Gospel Acclamation – John 1:14, 12

Alleluia, alleluia!

The Word was made flesh and lived among us:

to all who did accept him he gave power to become children of God.

Alleluia!

 

Alternative Acclamation – Romans 8:15

Alleluia, alleluia!

The spirit you received is the spirit of sons, and it makes us cry out, ‘Abba, Father!’

Alleluia!

 

The Gospel According to Luke - 11:1 - 13 ©

How to Pray

Once Jesus was in a certain place praying, and when he had finished one of his disciples said, ‘Lord, teach us to pray, just as John taught his disciples.’ He said to them, ‘Say this when you pray:

 

“Father, may your name be held holy,

your kingdom come;

give us each day our daily bread,

and forgive us our sins,

for we ourselves forgive each one who is in debt to us.
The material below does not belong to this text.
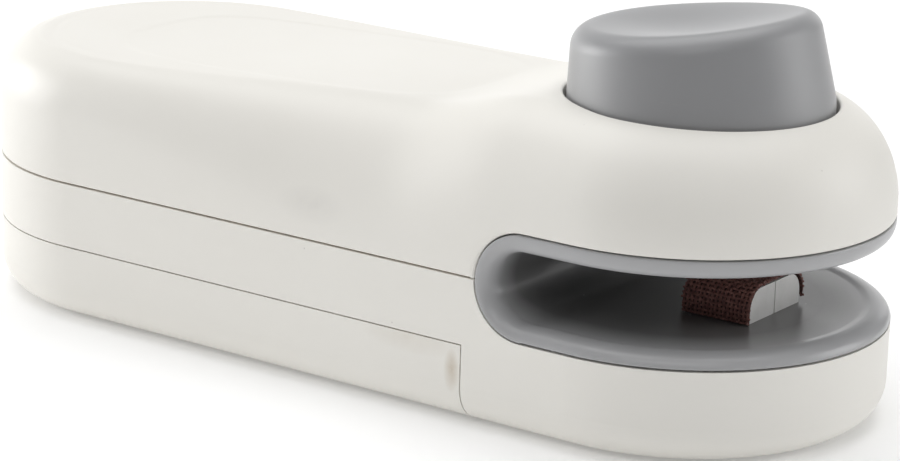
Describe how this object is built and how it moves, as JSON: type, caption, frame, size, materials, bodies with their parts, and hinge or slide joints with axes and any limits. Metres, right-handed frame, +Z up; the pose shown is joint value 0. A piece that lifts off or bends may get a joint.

and do not put us to the test.”’

 

He also said to them, ‘Suppose one of you has a friend and goes to him in the middle of the night to say, “My friend, lend me three loaves, because a friend of mine on his travels has just arrived at my house and I have nothing to offer him”; and the man answers from inside the house, “Do not bother me. The door is bolted now, and my children and I are in bed; I cannot get up to give it you.” I tell you, if the man does not get up and give it him for friendship’s sake, persistence will be enough to make him get up and give his friend all he wants.

  ‘So I say to you: Ask, and it will be given to you; search, and you will find; knock, and the door will be opened to you. For the one who asks always receives; the one who searches always finds; the one who knocks will always have the door opened to him. What father among you would hand his son a stone when he asked for bread? Or hand him a snake instead of a fish? Or hand him a scorpion if he asked for an egg? If you then, who are evil, know how to give your children what is good, how much more will the heavenly Father give the Holy Spirit to those who ask him!’